In 1942 Wright and his wife, Mary, herself a designer and sculptor, purchased seventy-seven acres in Garrison that included an abandoned quarry and adjacent hillside covered with second-growth forest—the land having been clear cut for logging in the 1800s—as well as a hodgepodge of brambles, rocks, and vines. It was their intention to use the place as a weekend retreat, staying in a small shack on the property until they built a house that would reflect their experiences in theater and design. As Wright began repairing the scarred landscape, he became one of the pioneers of American environmental practice, shaping the woodlands while preserving the human history of the site, even leaving iron quarry-cable hooks in the rocks. He dammed up the old quarry and reoriented a mountain stream to fill it for swimming. He dynamited ledges of granite to make steps for a waterfall. Gradually, he began cutting vistas, making room for selected plants that he discovered on the property and cultivated, and allowing hemlock and gray birch to grow in stands with mountain laurel and wildflowers flourishing underneath.

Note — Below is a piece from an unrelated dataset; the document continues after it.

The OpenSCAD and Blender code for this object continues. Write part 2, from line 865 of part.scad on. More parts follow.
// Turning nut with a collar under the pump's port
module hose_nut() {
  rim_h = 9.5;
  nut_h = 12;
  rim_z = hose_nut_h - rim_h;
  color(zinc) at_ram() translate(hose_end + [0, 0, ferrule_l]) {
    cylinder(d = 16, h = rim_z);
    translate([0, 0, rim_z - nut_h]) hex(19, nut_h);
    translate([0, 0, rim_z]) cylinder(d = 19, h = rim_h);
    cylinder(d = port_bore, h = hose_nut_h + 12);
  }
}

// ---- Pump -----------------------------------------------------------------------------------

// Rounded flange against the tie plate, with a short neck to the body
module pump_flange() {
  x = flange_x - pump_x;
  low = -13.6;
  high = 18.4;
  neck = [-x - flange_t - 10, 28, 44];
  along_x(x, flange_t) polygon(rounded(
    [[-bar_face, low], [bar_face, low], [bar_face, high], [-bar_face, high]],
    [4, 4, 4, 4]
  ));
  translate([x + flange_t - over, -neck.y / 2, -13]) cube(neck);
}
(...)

In 1950, the same year they adopted their daughter Annie, the Wrights published Guide to Easier Living with ideas for a modern, efficient, and casual lifestyle. They intended Manitoga to be their laboratory, but Mary died in 1952, leaving Russel in transformed circumstances with an unfinished project. Because he had come to love the property, he continued to sketch concepts for an idiosyncratic and highly individualized house for himself, his daughter, and their housekeeper. He wanted sleeping quarters situated in opposite wings of a central living space, with his bedroom and studio connected to the main house by a wooden pergola, and he wanted the structures to fit respectfully into the land. In the mid-1950s, he hired David Leavitt, an architect who had worked on major projects in postwar Tokyo and was known for a Japanese approach to American architecture. According to their agreement, following the outlines of Wright’s general plan, Leavitt would be responsible for the exterior while Wright served as general contractor and interior designer. Years later, Leavitt called it a “once-in-a-lifetime dream commission.” The multilevel complex they constructed—the main house and studio together—is sited into the edge of the quarry, with sliding Thermopane doors extending along granite slab terraces rising off the quarry pool. From certain angles, the house almost disappears, or, rather, turns into a clear container showcasing both the rugged sculptural fireplace made with uncut boulders that Wright referred to as the “burning heart of the house” and the principal structural support, a cedar tree stripped of its bark, rising off the flagstone floor of the living and dining areas. From other vantage points, the quarry pool, its stones, and the surrounding woodlands reflect onto the glass as in a mirror.
Wright filled the interior with objects that he designed, collected, adapted, and even handmade. In his study are a simple Formica table he designed with a circular top that revolves like a lazy Susan and a Valet chair by Hans Wegner. In the dining area, Eames chairs were adjusted to stand on three legs rather than four, so they would rest better on the uneven stone floor.
Wright enthusiastically experimented with unexpected combinations of natural materials and synthetic ones with which he had become familiar during his years in industrial design. He fused pine needles and epoxy resin for one ceiling treatment and he embedded pressed butterflies brought back from Brazil and Taiwan in a translucent sliding door panel for Annie’s bathroom—where she hung her towels on the upright branch of a dogwood tree. Every room linked to the outside with private patios and terraces. He designed the windows in his studio to slide down into the walls so that he could feel himself directly in the garden while working at his desk. The kitchen and dining area were conceived for modern efficiency, divided by a long cabinet with doors opening on both sides. Above the Formica countertop, Wright built an ingenious movable cupboard that could be raised so one could look out to the landscape while cooking. In Japanese fashion, he changed the fabrics, dishes, and even artwork according to the seasons—reds, browns, and oranges for winter contrasted with blues and greens in warm weather. Devising it at an optimistic moment in American design, Wright understood his project as a continuous celebration of natural beauty indoors and out. It is a pleasure to visit Manitoga and be reminded of his passion and ideals.